Numerical Modelling and Performance Analysis of an Oscillating Wave Surge Converter for Renewable Power Generation Applications

Abstract

Energy is the driving force of the modern world and attention for renewable energy increases day by day due to various disadvantages associated with fossil fuels in addition to the risk of depletion of fuel sources. Wave energy is a freely available high-density energy source around the clock which attracts the interest of researchers all over the world. In this study, Oscillating Wave Surge Converter (OWSC) type wave energy converter was numerically modelled and investigated using Smoothed Particle Hydrodynamic (SPH) method. OWSC is based on a mechanism of bottom-hinged floating flap attached to a damping system which enables to absorption of energy from the incident wave. Basic rectangular-shaped flaps with different damping coefficients were simulated in a 3-D regular wave tank for a given wave condition.

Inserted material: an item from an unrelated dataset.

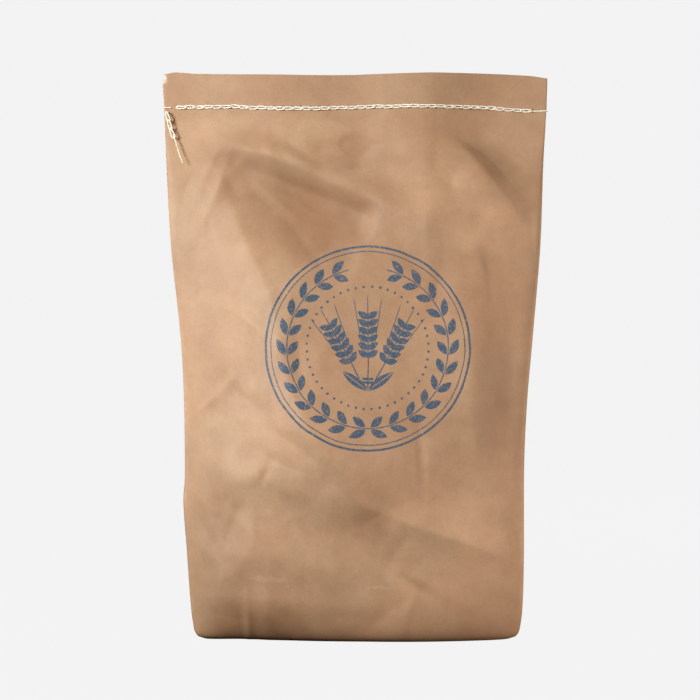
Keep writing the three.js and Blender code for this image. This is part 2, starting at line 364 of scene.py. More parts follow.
def strand(name, route, radius, outward, cuts, t, taper=0.0):
    deselectAll()
    bpy.ops.mesh.primitive_cylinder_add(vertices=t["sideCuts"], radius=1, depth=2)
    tube = bpy.context.object
    tube.name = name
    for count in cuts:
        cutAlong(tube, 2, count)
    x, y, z = readPoints(tube).T
    share = (z + 1) / 2
    length = np.linalg.norm(np.diff(route, axis=0), axis=1).sum()
    turn = np.arctan2(y, x)
    width = radius * (1 - taper * share) * np.where(np.abs(z) > 0.9999, t["endWidth"], 1)
    line = lambda part: follow(route, part * length)
    windThread(tube, line, share, turn, length / t["plyStep"], width, outward, t)
    return tube


def joinAs(name, pieces):
    deselectAll()
    for piece in pieces:
        piece.select_set(True)
    bpy.context.view_layer.objects.active = pieces[0]
    bpy.ops.object.join()
    pieces[0].name = name
    bpy.ops.object.mode_set(mode="EDIT")
    bpy.ops.mesh.select_all(action="SELECT")
    bpy.ops.mesh.normals_make_consistent(inside=False)
    bpy.ops.object.mode_set(mode="OBJECT")
    smoothFaces(pieces[0], 60)
    return pieces[0]


def cottonThread():
    cotton = Finish("cotton_thread")
    fluff = cotton.noise(2600, 3, 0.65)
    darkPatches = cotton.noise(120, 3, 0.6)
    color = cotton.mix(darkPatches.above(0.5, 0.25), (0.86, 0.80, 0.68, 1), (0.74, 0.66, 0.53, 1))
    color = cotton.mix(fluff.above(0.55, 0.2) * 0.35, color, (0.95, 0.91, 0.82, 1))
    normal = cotton.bump(fluff, 0.00006, 0.6)
    return cotton.close({
        "Base Color": color, "Roughness": 0.85, "Specular IOR Level": 0.25, "Normal": normal})


def makeThreadTail(t):
    outward = np.array(t["tailOutward"])
    route = np.array(t["tailRoute"])
    length = np.linalg.norm(np.diff(route, axis=0), axis=1).sum()
    pieces = []
    for count in range(t["tailLoopCount"]):
        start = count * t["tailPitch"]
        line = loopLine(
            route, start, t["tailLoopLength"], t["tailLoopHalfWidth"], t["tailRise"], outward, 0)
        pieces.append(sewLoop("tail_loop", line, t["tailLoopLength"], outward, t))
    chainEnd = t["tailLoopCount"] * t["tailPitch"]
    rest = np.arange(chainEnd, length, t["frontStep"])
    stray, slowness = t["tailStray"]
    waver = stray * np.sin((rest - chainEnd) / slowness)
    places = follow(route, rest)[0] + np.outer(waver, t["tailStrayWay"])
    radius = t["radius"] * t["tailShare"]
    pieces.append(strand("tail_strand", places, radius, outward, t["tailCuts"], t, t["tailTaper"]))
    knot = follow(route, np.array([chainEnd + t["knotRise"]]))[0][0]
    ends = [(knot, t["knotFibre"])] + [(places[-1], reach) for reach in t["tipFibres"]]
    share = np.linspace(0, 1, 8)[:, None]
    for start, reach in ends:
        fibre = start + share * np.array(reach) + share * (1 - share) * t["fibreSag"]
        pieces.append(strand("tail_fibre", fibre, t["fibre"], outward, (4,), t, t["fibreTaper"]))
    tail = joinAs("loose_thread_end", pieces)
    tail.data.materials.append(cotton)
    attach(tail, "root")
    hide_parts("thread_tail")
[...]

The simulation results revealed that the energy conversion efficiency of the OWSC is a strong function of the damping coefficient and there is an optimum damping coefficient for given wave parameters of a particular OWSC. Proceeding the study, an optimum damping coefficient was calculated and keeping the flap volume constant another series of simulations was carried out for different geometric shapes of the flap to analyse their effect on the energy extraction efficiency. The study reveals that a concave-shaped flap could increase the energy conversion efficiency by 27% with a small increase in hydrodynamic forces acting on the flap compared to a rectangular flap. On the other hand, a semi-cone-shaped flap reduced the hydrodynamic forces by 42% while energy conversion efficiency was also reduced by 33%. The findings of this research will facilitate the engineer to choose which geometric shape of the flap to be used in OWSC while compromising between the energy conversion efficiency and devise survivability or cost of device structures.